*REQUIREMENTS:* The listing beneath should be written out in full, exactly as shown.

*INFORMATION SUPPLIED:*
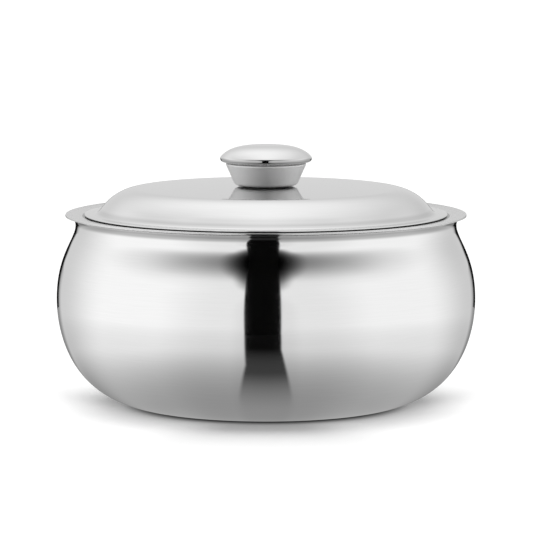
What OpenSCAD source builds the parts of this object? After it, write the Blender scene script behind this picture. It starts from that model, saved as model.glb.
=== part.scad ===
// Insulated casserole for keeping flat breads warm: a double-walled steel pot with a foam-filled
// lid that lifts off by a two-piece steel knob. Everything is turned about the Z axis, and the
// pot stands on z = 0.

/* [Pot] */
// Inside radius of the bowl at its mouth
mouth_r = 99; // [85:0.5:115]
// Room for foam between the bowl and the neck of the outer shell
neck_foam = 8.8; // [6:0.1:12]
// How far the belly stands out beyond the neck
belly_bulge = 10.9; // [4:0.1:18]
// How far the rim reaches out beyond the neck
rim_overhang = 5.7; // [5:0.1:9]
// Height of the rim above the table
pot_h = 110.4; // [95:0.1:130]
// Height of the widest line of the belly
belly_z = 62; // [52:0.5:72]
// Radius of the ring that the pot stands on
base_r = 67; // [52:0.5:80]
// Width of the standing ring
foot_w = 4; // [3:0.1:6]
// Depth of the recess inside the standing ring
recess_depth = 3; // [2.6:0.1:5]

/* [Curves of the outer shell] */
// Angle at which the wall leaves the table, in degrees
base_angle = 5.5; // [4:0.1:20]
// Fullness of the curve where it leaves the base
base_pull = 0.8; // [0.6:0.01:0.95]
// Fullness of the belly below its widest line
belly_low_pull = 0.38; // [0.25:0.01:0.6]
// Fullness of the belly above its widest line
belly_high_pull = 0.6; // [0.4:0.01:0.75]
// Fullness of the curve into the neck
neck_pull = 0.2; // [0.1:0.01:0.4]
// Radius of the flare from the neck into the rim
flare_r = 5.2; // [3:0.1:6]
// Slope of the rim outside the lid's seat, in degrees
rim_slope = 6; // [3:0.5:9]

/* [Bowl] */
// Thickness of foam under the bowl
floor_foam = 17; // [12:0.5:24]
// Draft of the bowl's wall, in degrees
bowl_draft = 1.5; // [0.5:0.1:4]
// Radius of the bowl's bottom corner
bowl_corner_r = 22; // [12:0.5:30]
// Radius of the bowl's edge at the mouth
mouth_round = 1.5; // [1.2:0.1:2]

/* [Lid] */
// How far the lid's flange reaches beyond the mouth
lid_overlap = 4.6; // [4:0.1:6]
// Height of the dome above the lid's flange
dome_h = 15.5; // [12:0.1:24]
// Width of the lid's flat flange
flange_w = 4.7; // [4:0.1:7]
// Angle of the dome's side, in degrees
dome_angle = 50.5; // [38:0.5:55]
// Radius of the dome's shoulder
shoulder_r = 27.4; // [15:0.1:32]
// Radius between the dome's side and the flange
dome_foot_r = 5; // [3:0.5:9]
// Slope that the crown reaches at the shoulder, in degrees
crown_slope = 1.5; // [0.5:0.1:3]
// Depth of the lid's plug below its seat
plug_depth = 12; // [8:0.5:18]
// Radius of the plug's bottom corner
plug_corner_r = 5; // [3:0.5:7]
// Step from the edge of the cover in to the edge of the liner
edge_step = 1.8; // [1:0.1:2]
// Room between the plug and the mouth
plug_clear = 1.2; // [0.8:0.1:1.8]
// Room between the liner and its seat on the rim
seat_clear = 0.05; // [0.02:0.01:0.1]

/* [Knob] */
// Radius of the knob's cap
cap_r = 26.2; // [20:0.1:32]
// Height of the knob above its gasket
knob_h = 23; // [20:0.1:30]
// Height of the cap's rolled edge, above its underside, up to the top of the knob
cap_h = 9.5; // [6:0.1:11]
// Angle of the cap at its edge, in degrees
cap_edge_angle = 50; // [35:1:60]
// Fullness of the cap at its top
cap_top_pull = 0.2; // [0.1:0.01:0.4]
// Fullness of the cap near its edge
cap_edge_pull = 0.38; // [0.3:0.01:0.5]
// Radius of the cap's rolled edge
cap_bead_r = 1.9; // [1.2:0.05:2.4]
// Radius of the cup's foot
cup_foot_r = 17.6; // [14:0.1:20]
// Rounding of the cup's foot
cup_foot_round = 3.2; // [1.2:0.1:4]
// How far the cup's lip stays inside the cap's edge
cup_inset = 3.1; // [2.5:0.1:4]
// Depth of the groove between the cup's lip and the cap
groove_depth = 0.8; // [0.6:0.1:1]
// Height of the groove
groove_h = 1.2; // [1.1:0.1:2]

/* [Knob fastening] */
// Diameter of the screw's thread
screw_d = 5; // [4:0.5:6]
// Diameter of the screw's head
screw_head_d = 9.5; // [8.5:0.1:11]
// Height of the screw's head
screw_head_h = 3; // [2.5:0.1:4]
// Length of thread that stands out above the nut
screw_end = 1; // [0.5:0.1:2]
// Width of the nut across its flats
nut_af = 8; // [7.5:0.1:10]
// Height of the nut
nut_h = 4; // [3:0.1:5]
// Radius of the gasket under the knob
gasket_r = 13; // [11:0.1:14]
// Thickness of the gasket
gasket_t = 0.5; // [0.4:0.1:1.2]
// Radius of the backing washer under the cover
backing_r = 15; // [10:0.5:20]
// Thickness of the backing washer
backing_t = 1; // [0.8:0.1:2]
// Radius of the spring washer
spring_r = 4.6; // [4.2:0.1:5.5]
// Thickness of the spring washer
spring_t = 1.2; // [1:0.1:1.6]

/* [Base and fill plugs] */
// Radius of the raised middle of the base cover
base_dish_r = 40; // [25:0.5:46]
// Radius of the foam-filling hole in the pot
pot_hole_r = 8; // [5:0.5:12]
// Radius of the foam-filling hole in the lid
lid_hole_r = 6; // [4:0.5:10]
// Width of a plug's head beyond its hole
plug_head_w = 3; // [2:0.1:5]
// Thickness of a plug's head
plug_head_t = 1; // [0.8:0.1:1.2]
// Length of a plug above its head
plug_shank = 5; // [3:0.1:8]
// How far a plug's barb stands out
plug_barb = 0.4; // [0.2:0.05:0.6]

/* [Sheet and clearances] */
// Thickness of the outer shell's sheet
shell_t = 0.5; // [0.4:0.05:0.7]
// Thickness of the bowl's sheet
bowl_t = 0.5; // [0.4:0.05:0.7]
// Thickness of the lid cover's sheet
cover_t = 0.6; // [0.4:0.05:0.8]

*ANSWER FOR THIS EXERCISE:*
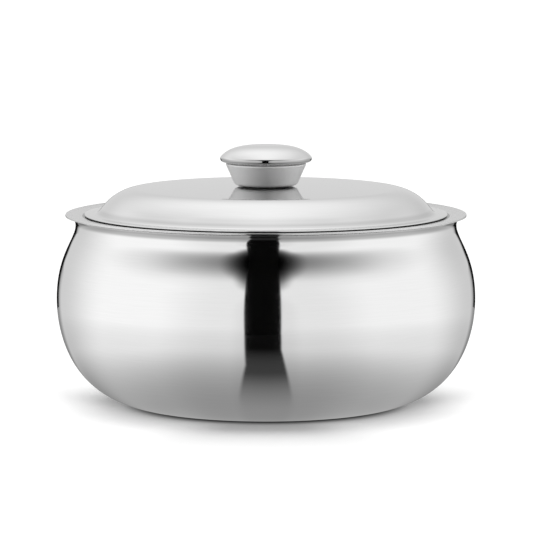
What OpenSCAD source builds the parts of this object? After it, write the Blender scene script behind this picture. It starts from that model, saved as model.glb.
=== part.scad ===
// Insulated casserole for keeping flat breads warm: a double-walled steel pot with a foam-filled
// lid that lifts off by a two-piece steel knob. Everything is turned about the Z axis, and the
// pot stands on z = 0.

/* [Pot] */
// Inside radius of the bowl at its mouth
mouth_r = 99; // [85:0.5:115]
// Room for foam between the bowl and the neck of the outer shell
neck_foam = 8.8; // [6:0.1:12]
// How far the belly stands out beyond the neck
belly_bulge = 10.9; // [4:0.1:18]
// How far the rim reaches out beyond the neck
rim_overhang = 5.7; // [5:0.1:9]
// Height of the rim above the table
pot_h = 110.4; // [95:0.1:130]
// Height of the widest line of the belly
belly_z = 62; // [52:0.5:72]
// Radius of the ring that the pot stands on
base_r = 67; // [52:0.5:80]
// Width of the standing ring
foot_w = 4; // [3:0.1:6]
// Depth of the recess inside the standing ring
recess_depth = 3; // [2.6:0.1:5]

/* [Curves of the outer shell] */
// Angle at which the wall leaves the table, in degrees
base_angle = 5.5; // [4:0.1:20]
// Fullness of the curve where it leaves the base
base_pull = 0.8; // [0.6:0.01:0.95]
// Fullness of the belly below its widest line
belly_low_pull = 0.38; // [0.25:0.01:0.6]
// Fullness of the belly above its widest line
belly_high_pull = 0.6; // [0.4:0.01:0.75]
// Fullness of the curve into the neck
neck_pull = 0.2; // [0.1:0.01:0.4]
// Radius of the flare from the neck into the rim
flare_r = 5.2; // [3:0.1:6]
// Slope of the rim outside the lid's seat, in degrees
rim_slope = 6; // [3:0.5:9]

/* [Bowl] */
// Thickness of foam under the bowl
floor_foam = 17; // [12:0.5:24]
// Draft of the bowl's wall, in degrees
bowl_draft = 1.5; // [0.5:0.1:4]
// Radius of the bowl's bottom corner
bowl_corner_r = 22; // [12:0.5:30]
// Radius of the bowl's edge at the mouth
mouth_round = 1.5; // [1.2:0.1:2]

/* [Lid] */
// How far the lid's flange reaches beyond the mouth
lid_overlap = 4.6; // [4:0.1:6]
// Height of the dome above the lid's flange
dome_h = 15.5; // [12:0.1:24]
// Width of the lid's flat flange
flange_w = 4.7; // [4:0.1:7]
// Angle of the dome's side, in degrees
dome_angle = 50.5; // [38:0.5:55]
// Radius of the dome's shoulder
shoulder_r = 27.4; // [15:0.1:32]
// Radius between the dome's side and the flange
dome_foot_r = 5; // [3:0.5:9]
// Slope that the crown reaches at the shoulder, in degrees
crown_slope = 1.5; // [0.5:0.1:3]
// Depth of the lid's plug below its seat
plug_depth = 12; // [8:0.5:18]
// Radius of the plug's bottom corner
plug_corner_r = 5; // [3:0.5:7]
// Step from the edge of the cover in to the edge of the liner
edge_step = 1.8; // [1:0.1:2]
// Room between the plug and the mouth
plug_clear = 1.2; // [0.8:0.1:1.8]
// Room between the liner and its seat on the rim
seat_clear = 0.05; // [0.02:0.01:0.1]

/* [Knob] */
// Radius of the knob's cap
cap_r = 26.2; // [20:0.1:32]
// Height of the knob above its gasket
knob_h = 23; // [20:0.1:30]
// Height of the cap's rolled edge, above its underside, up to the top of the knob
cap_h = 9.5; // [6:0.1:11]
// Angle of the cap at its edge, in degrees
cap_edge_angle = 50; // [35:1:60]
// Fullness of the cap at its top
cap_top_pull = 0.2; // [0.1:0.01:0.4]
// Fullness of the cap near its edge
cap_edge_pull = 0.38; // [0.3:0.01:0.5]
// Radius of the cap's rolled edge
cap_bead_r = 1.9; // [1.2:0.05:2.4]
// Radius of the cup's foot
cup_foot_r = 17.6; // [14:0.1:20]
// Rounding of the cup's foot
cup_foot_round = 3.2; // [1.2:0.1:4]
// How far the cup's lip stays inside the cap's edge
cup_inset = 3.1; // [2.5:0.1:4]
// Depth of the groove between the cup's lip and the cap
groove_depth = 0.8; // [0.6:0.1:1]
// Height of the groove
groove_h = 1.2; // [1.1:0.1:2]

/* [Knob fastening] */
// Diameter of the screw's thread
screw_d = 5; // [4:0.5:6]
// Diameter of the screw's head
screw_head_d = 9.5; // [8.5:0.1:11]
// Height of the screw's head
screw_head_h = 3; // [2.5:0.1:4]
// Length of thread that stands out above the nut
screw_end = 1; // [0.5:0.1:2]
// Width of the nut across its flats
nut_af = 8; // [7.5:0.1:10]
// Height of the nut
nut_h = 4; // [3:0.1:5]
// Radius of the gasket under the knob
gasket_r = 13; // [11:0.1:14]
// Thickness of the gasket
gasket_t = 0.5; // [0.4:0.1:1.2]
// Radius of the backing washer under the cover
backing_r = 15; // [10:0.5:20]
// Thickness of the backing washer
backing_t = 1; // [0.8:0.1:2]
// Radius of the spring washer
spring_r = 4.6; // [4.2:0.1:5.5]
// Thickness of the spring washer
spring_t = 1.2; // [1:0.1:1.6]

/* [Base and fill plugs] */
// Radius of the raised middle of the base cover
base_dish_r = 40; // [25:0.5:46]
// Radius of the foam-filling hole in the pot
pot_hole_r = 8; // [5:0.5:12]
// Radius of the foam-filling hole in the lid
lid_hole_r = 6; // [4:0.5:10]
// Width of a plug's head beyond its hole
plug_head_w = 3; // [2:0.1:5]
// Thickness of a plug's head
plug_head_t = 1; // [0.8:0.1:1.2]
// Length of a plug above its head
plug_shank = 5; // [3:0.1:8]
// How far a plug's barb stands out
plug_barb = 0.4; // [0.2:0.05:0.6]

/* [Sheet and clearances] */
// Thickness of the outer shell's sheet
shell_t = 0.5; // [0.4:0.05:0.7]
// Thickness of the bowl's sheet
bowl_t = 0.5; // [0.4:0.05:0.7]
// Thickness of the lid cover's sheet
cover_t = 0.6; // [0.4:0.05:0.8]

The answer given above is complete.